Member of Parliament, Lok Sabha
- In office 1967–1971
- Preceded by: Harish Chandra Heda
- Succeeded by: M. Ram Gopal Reddy
- Constituency: Nizamabad

Andhra Pradesh Legislative Assembly
- In office 1972–1978
- Preceded by: R. B. Rao
- Succeeded by: Gulam Samdhani
- Constituency: Bodhan

Personal details
- Born: 10 September 1931
- Died: 2 February 2020 (aged 88)
- Alma mater: Osmania University

= M. Narayana Reddy =

Indian politician (1931–2020)

M. Narayana Reddy (10 September 1931 – 2 February 2020) was an Indian lawyer and politician from Telangana. He was a member of the Lok Sabha and Andhra Pradesh Legislative Assembly.

==Biography==
Reddy was born on 10 September 1931 at Sunket in Nizamabad. He studied at Chadarghat College and Osmania University.

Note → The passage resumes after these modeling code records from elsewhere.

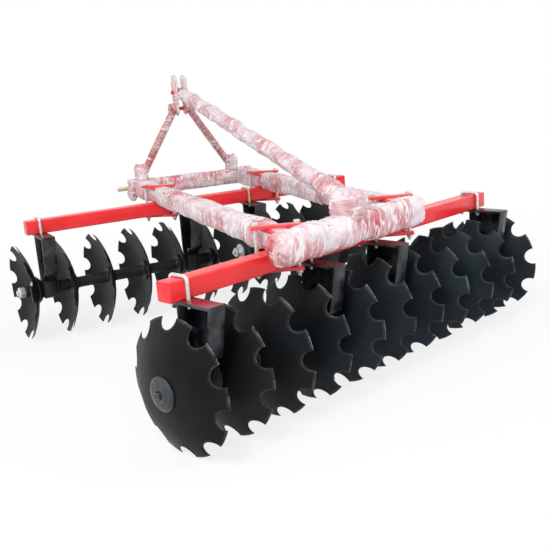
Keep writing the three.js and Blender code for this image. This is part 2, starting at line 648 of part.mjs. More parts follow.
function addHitch(model) {
  addMesh(model, 'mast_clevis', mastClevisGeometry(), beamRed);
  addMesh(model, 'mast_leg_left', mastLegGeometry(-1), beamRed);
  addMesh(model, 'mast_leg_right', mastLegGeometry(1), beamRed);
  addMesh(model, 'stay_bracket', stayBracketGeometry(), beamRed);
  addMesh(model, 'backstay', backstayGeometry(), beamRed);
  const reach = FRAME_SIZE / 2 + FIT_GAP;
  const sides = [['left', SIDE_LEFT_X - reach, Math.PI], ['right', SIDE_RIGHT_X + reach, 0]];
  for (const [side, x, turn] of sides) {
    const bracket = addMesh(model, `hitch_bracket_${side}`, hitchBracketGeometry(), beamRed);
    bracket.position.set(x, FRONT_CROSS_Y, FRAME_MIDDLE);
    bracket.rotation.z = turn;
  }
}

// ---------- whole machine ----------

const machine = new THREE.Group();
addGang(machine, REAR_GANG, 'rear');
addGang(machine, FRONT_GANG, 'front');
addFrame(machine);
addClamps(machine);
addHitch(machine);

// The origin goes to the middle of the base.
machine.updateMatrixWorld(true);
const bounds = new THREE.Box3().setFromObject(machine, true);
const middle = bounds.getCenter(new THREE.Vector3());
machine.position.set(-middle.x, -middle.y, -bounds.min.z);

const group = new THREE.Group();
group.add(machine);
export default group;
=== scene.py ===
"""Looks of a mounted disc harrow: dished black discs, red gang beams and a frame in crinkled wrapping film."""
import json
import math

import bmesh
import bpy
from mathutils import Matrix, Vector, noise


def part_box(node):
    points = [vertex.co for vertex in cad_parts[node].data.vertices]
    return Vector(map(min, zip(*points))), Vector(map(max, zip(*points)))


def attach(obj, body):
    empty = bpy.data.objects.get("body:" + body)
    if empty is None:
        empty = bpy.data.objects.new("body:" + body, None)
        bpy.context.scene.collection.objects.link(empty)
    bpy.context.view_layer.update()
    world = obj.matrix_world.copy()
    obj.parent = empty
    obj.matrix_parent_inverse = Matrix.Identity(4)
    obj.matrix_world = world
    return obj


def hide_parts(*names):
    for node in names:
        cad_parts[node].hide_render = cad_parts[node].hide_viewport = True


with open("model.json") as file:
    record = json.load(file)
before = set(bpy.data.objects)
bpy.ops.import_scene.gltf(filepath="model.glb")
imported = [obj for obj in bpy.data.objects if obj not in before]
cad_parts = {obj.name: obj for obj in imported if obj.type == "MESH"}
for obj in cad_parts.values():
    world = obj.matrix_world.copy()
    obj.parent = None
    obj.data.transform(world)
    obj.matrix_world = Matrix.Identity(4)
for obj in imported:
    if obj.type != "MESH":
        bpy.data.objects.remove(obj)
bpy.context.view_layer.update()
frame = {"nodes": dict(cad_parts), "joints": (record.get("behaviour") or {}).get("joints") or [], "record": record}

NODES = frame["nodes"]
RECORD = frame["record"]
MATERIALS = {}
UP = Vector((0, 0, 1))

# ---------- sizes, in metres ----------

DISC_SPACING = 0.230
DISC_RADIUS = 0.280
DISC_THICKNESS = 0.005
DISC_BORE = 0.0182
FLAT_RADIUS = 0.066
DISH_DEPTH = 0.078
NOTCHES = 10
NOTCH_RADIUS = 0.042
NOTCH_CENTRE = 0.275
GROUND_BEVEL = 0.0065
FIT_GAP = 0.0003
BEARING_FROM_DISC = 0.076
BEAM_SIZE = 0.080
FRAME_SIZE = 0.090
PLATE_THICKNESS = 0.012
UBOLT_RADIUS = 0.008
CLAMP_BOLT_REACH = 0.0882
CLAMP_BAR_END = 0.020
CLAMP_BAR_WIDTH = 0.040
CLAMP_BAR_THICKNESS = 0.016
CLAMP_TURN = math.radians(-42)
MAST_PLATE_GAP = 0.054
PLATE_WALL = 0.012
STAY_RADIUS = 0.026
MAST_LEG_RADIUS = 0.021
MAST_LEG_SPREAD = 0.330
END_SLEEVE = 0.042
BOLT_RADIUS = 0.017
ON_TOOTH = DISC_RADIUS - 0.0001
ON_RIM = DISC_RADIUS - 0.001
LEG_EYE_RADIUS = 0.034
STAY_PIN_ABOVE_FOOT = 0.072
STAY_PIN_BELOW_TOP = 0.102
OUTER_NUT_SECTIONS = ("front_gang_left", "rear_gang_right")


# ---------- node helpers ----------

def add_node(tree, kind, **settings):
    node = tree.nodes.new(kind)
    for name, value in settings.items():
        setattr(node, name, value)
    return node


def feed(tree, socket, value):
    """Links a socket that is given as the value, or sets a plain value."""
    if isinstance(value, bpy.types.NodeSocket):
        tree.links.new(value, socket)
    else:
        socket.default_value = value

def set_inputs(tree, node, **values):
    """Sets sockets by name; a socket as the value is linked."""
    for name, value in values.items():
        feed(tree, node.inputs[name.replace("_", " ")], value)
    return node


def maths(tree, operation, first, second=0.0):
    node = add_node(tree, "ShaderNodeMath", operation=operation)
    for socket, value in zip(node.inputs, (first, second)):
        feed(tree, socket, value)
    return node.outputs[0]


def noise_of(tree, vector, scale, detail=3.0, roughness=0.55):
    node = add_node(tree, "ShaderNodeTexNoise")
    set_inputs(tree, node, Vector=vector, Scale=scale, Detail=detail, Roughness=roughness)
    return node.outputs["Fac"]


def span(tree, value, low, high, to_low=0.0, to_high=1.0):
    """Maps value from low..high to to_low..to_high, clamped."""
    node = add_node(tree, "ShaderNodeMapRange")
    node.clamp = True
    set_inputs(tree, node, Value=value, From_Min=low, From_Max=high, To_Min=to_low, To_Max=to_high)
    return node.outputs["Result"]


def blend(tree, mask, first, second):
    """Colour that goes from first to second as mask goes from 0 to 1."""
    node = add_node(tree, "ShaderNodeMix", data_type="RGBA")
    tree.links.new(mask, node.inputs["Factor"])
    for index, value in ((6, first), (7, second)):
        feed(tree, node.inputs[index], (*value, 1.0) if isinstance(value, tuple) else value)
    return node.outputs[2]


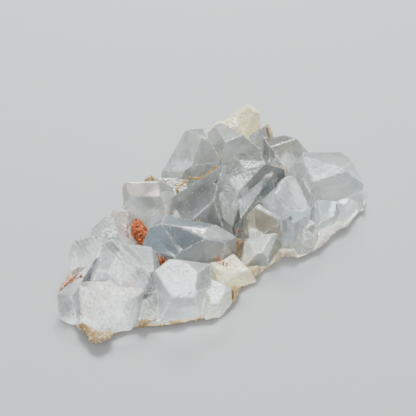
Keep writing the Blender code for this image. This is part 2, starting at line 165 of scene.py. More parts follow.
pale_floor()
print("floor:", 2.0 * FLOOR_HALF, "m wide")

# %% [markdown]
# ## Facets
#
# A crystal's faces are flat, but no edge on it stays razor sharp: it is bruised in the ground and
# by the digging, and each bruise scatters light, so edges look white and soft. To wear a crystal,
# the script must first know its facets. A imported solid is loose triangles, so a copy is welded, and
# the triangles that lie in one plane are numbered as one facet.

# %% Facets of a solid
WELD = 0.001 * MM
FLAT = math.radians(0.5)  # faces that turn less than this are one facet


def whole_facets(node):
    """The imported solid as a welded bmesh, its triangles numbered by the facet they lie on."""
    form = bmesh.new()
    form.from_mesh(frame["nodes"][node].data)
    bmesh.ops.remove_doubles(form, verts=form.verts, dist=WELD)
    bmesh.ops.dissolve_limit(form, angle_limit=FLAT, verts=form.verts, edges=form.edges)
    facet = form.faces.layers.int.new("facet")
    for number, face in enumerate(form.faces):
        face[facet] = number
    bmesh.ops.triangulate(form, faces=form.faces)
    form.faces.ensure_lookup_table()
    return form


blade = whole_facets("blue_blade")
number = blade.faces.layers.int["facet"]
print("blue_blade:", len({face[number] for face in blade.faces}), "facets")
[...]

Reddy was elected as a member of the Lok Sabha from Nizamabad as an independent candidate in 1967. He was the first parliamentarian who raised the issue of separate Telangana in Lok Sabha. In 1972 he was elected as a member of the Andhra Pradesh Legislative Assembly from Bodhan as an Indian National Congress candidate.

Reddy died on 2 February 2020 at a private hospital in Nizamabad at the age of 88.